Arthritis drug combined with remdesivir shortens hospital stays for COVID-19 patients


A drug company says that adding an anti-inflammatory medicine to a drug already widely used for hospitalized COVID-19 patients shortens their time to recovery by an additional day.

Eli Lilly announced the results Monday from a 1,000-person study sponsored by the U.S. National Institute of Allergy and Infectious Diseases. 

The result have not yet been published or reviewed by independent scientists, but the government confirmed that Lilly’s statement was accurate.

Lilly’s arthritis drug, baricitinib, counteracts the severe inflammation of the autoimmune disease, and may help coronavirus patients in the same way, while remdesivir combats viral replication inside their bodies. 

Remdesivir has been shown to reduce hospital stays for COVID-19 patients by four days, and those who got baricitinib had to be hospitalized for one additional day less, on average, Lilly reported. 

FILE – The Eli Lilly corporate headquarters is pictured April 26, 2017, in Indianapolis. A drug company says that adding an anti-inflammatory medicine to a drug already widely used for hospitalized COVID-19 patients shortens their time to recovery by an additional day. Eli Lilly announced the results Monday, Sept. 14, 2020, from a 1,000-person study sponsored by the U.S. National Institute of Allergy and Infectious Diseases. (AP Photo/Darron Cummings, File)

Indianapolis-based Lilly already sells as Olumiant in pill form to treat rheumatoid arthritis, the less common form of arthritis that occurs when a mistaken or overreacting immune system attacks joints, causing inflammation. 

An overactive immune system also can lead to serious problems in coronavirus patients.

All study participants received remdesivir, a Gilead Sciences drug previously shown to reduce the time to recovery. 

Those who also were given baricitinib recovered one day sooner than those given remdesivir alone, Lilly said.

Lilly said it planned to discuss with regulators the possible emergency use of baricitinib for hospitalized COVID-19 patients.

If that’s approved, Lilly will propose that the drug be sold through usual commercial means. 

Based on current pricing, the government would pay $105 per patient per day, and for people with private insurance, hospitals would pay about $150 per day, Lilly said. What a patient ends up paying out of pocket depends on many factors.

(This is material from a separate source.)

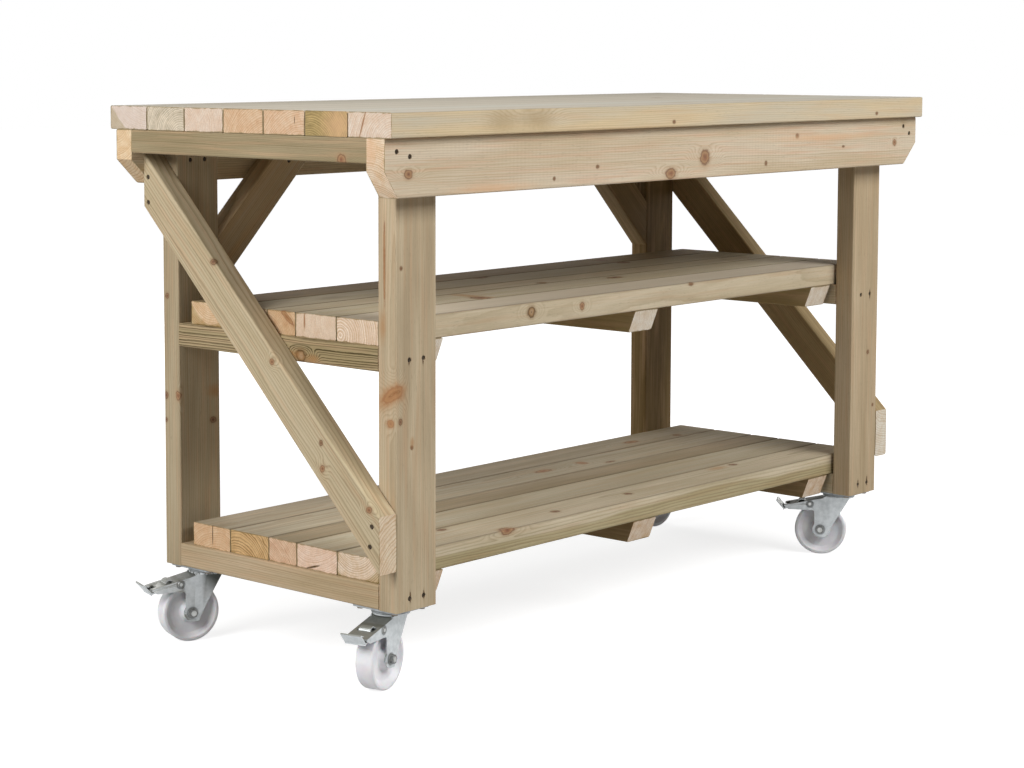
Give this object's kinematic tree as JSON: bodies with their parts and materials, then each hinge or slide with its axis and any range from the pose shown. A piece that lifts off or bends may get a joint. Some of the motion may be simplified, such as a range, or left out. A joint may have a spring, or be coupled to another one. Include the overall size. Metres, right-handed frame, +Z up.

It would be important to know how many study participants also received steroid drugs, which have been shown in other research to lower the risk of death for severely ill, hospitalized COVID-19 patients, said Dr Jesse Goodman, former U.S. Food and Drug Administration chief scientist now at Georgetown University who had no role in the study.

Figuring out how to best use the various drugs shown to help ‘is something we’re going to have to work at,’ he said.

Meanwhile, Gilead is also looking to expand the ways that remdesivir might be used. 

Its CEO Daniel O’Day on Monday told CNBC’s Squawk Box that the company has launched trials to use the drug in IV form outside of hospitals. 

Many major hospitals in the US are reserving the use of remdesivir for the sickest patients, a recent Reuters investigation found, and have cut their orders by a third. 

At $3,120 per treatment course, remdesivir is expensive, and hospitals are reticent to buy or the drug on hand when it may go unused as hospitalizations for COVID-19 continue to decline in many states. 

O’Day said his company is ‘not done with remdesivir yet’ and is also trialling an inhaled form of the antiviral. 

If the arthritis  drug continues to show promise, combining it with remdesivir or  other drugs, like steroids, could ultimately help doctors treat coronavirus patients less expensively, but more data needs to be published to determine this.